- **DATA PROVIDED**
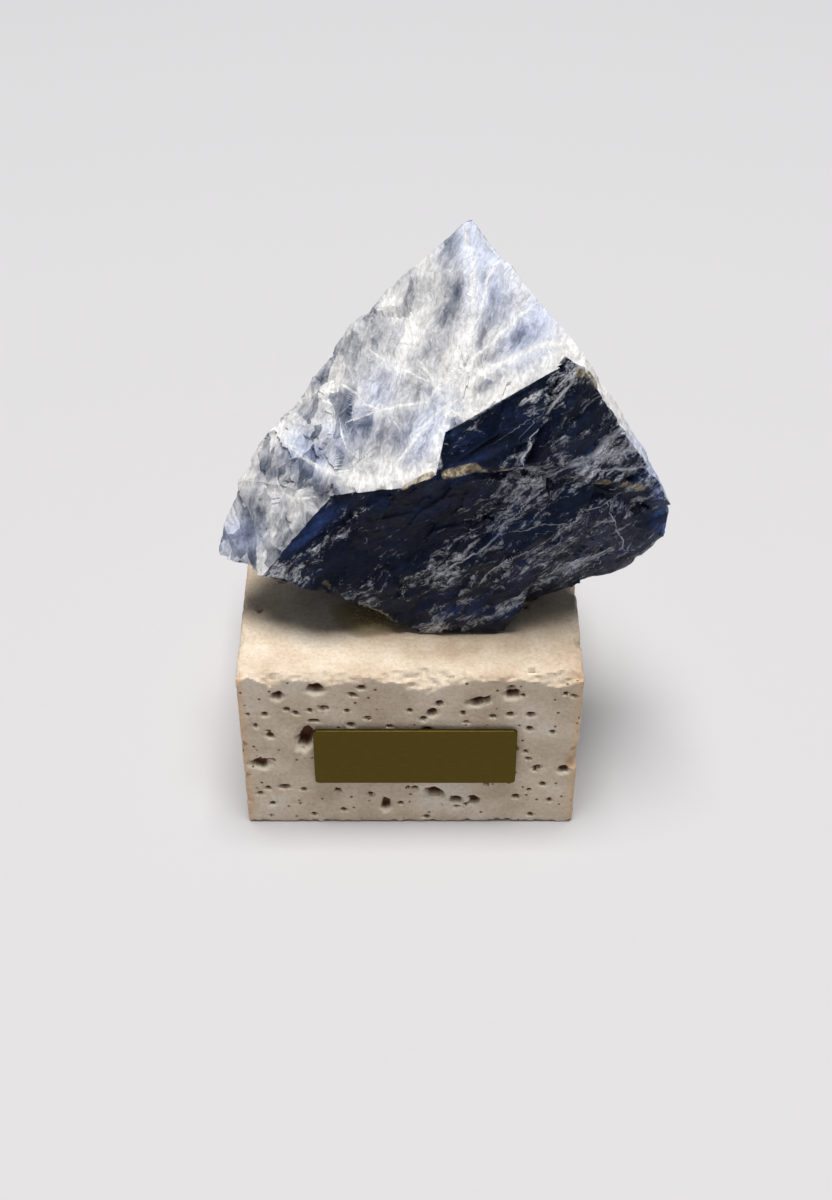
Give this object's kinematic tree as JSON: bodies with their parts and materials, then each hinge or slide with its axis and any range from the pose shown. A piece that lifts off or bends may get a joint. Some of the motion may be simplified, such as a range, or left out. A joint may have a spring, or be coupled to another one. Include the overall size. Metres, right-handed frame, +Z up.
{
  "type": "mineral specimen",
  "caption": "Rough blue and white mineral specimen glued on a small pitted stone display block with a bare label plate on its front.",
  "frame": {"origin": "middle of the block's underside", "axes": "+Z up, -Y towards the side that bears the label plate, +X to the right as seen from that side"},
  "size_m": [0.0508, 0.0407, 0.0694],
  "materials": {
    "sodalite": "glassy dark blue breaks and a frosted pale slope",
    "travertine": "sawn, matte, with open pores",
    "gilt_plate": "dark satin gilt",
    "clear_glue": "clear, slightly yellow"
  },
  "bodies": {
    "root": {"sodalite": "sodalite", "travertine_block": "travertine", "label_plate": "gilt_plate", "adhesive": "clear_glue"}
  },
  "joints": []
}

- **AIM**
Repeat the listing exactly, from its first line to its last.

- **RESULT OF THIS EXERCISE**
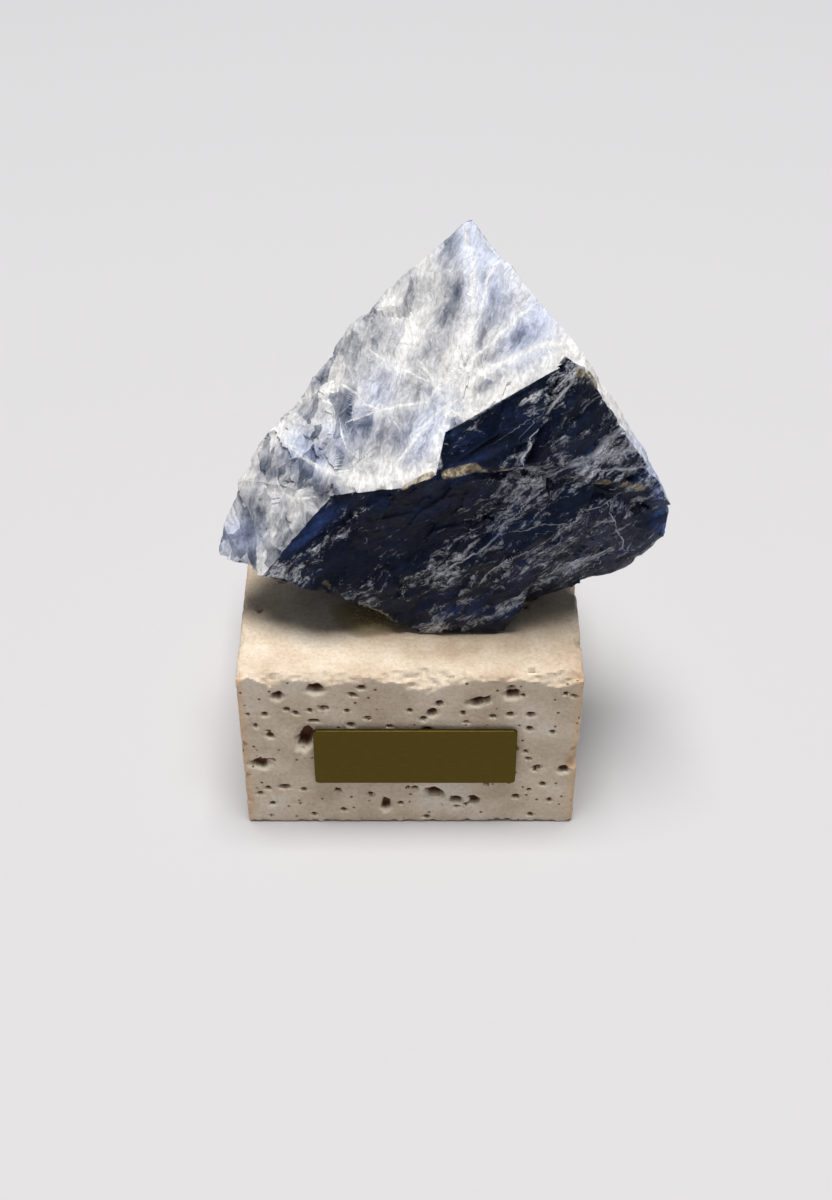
Give this object's kinematic tree as JSON: bodies with their parts and materials, then each hinge or slide with its axis and any range from the pose shown. A piece that lifts off or bends may get a joint. Some of the motion may be simplified, such as a range, or left out. A joint may have a spring, or be coupled to another one. Include the overall size. Metres, right-handed frame, +Z up.
{
  "type": "mineral specimen",
  "caption": "Rough blue and white mineral specimen glued on a small pitted stone display block with a bare label plate on its front.",
  "frame": {"origin": "middle of the block's underside", "axes": "+Z up, -Y towards the side that bears the label plate, +X to the right as seen from that side"},
  "size_m": [0.0508, 0.0407, 0.0694],
  "materials": {
    "sodalite": "glassy dark blue breaks and a frosted pale slope",
    "travertine": "sawn, matte, with open pores",
    "gilt_plate": "dark satin gilt",
    "clear_glue": "clear, slightly yellow"
  },
  "bodies": {
    "root": {"sodalite": "sodalite", "travertine_block": "travertine", "label_plate": "gilt_plate", "adhesive": "clear_glue"}
  },
  "joints": []
}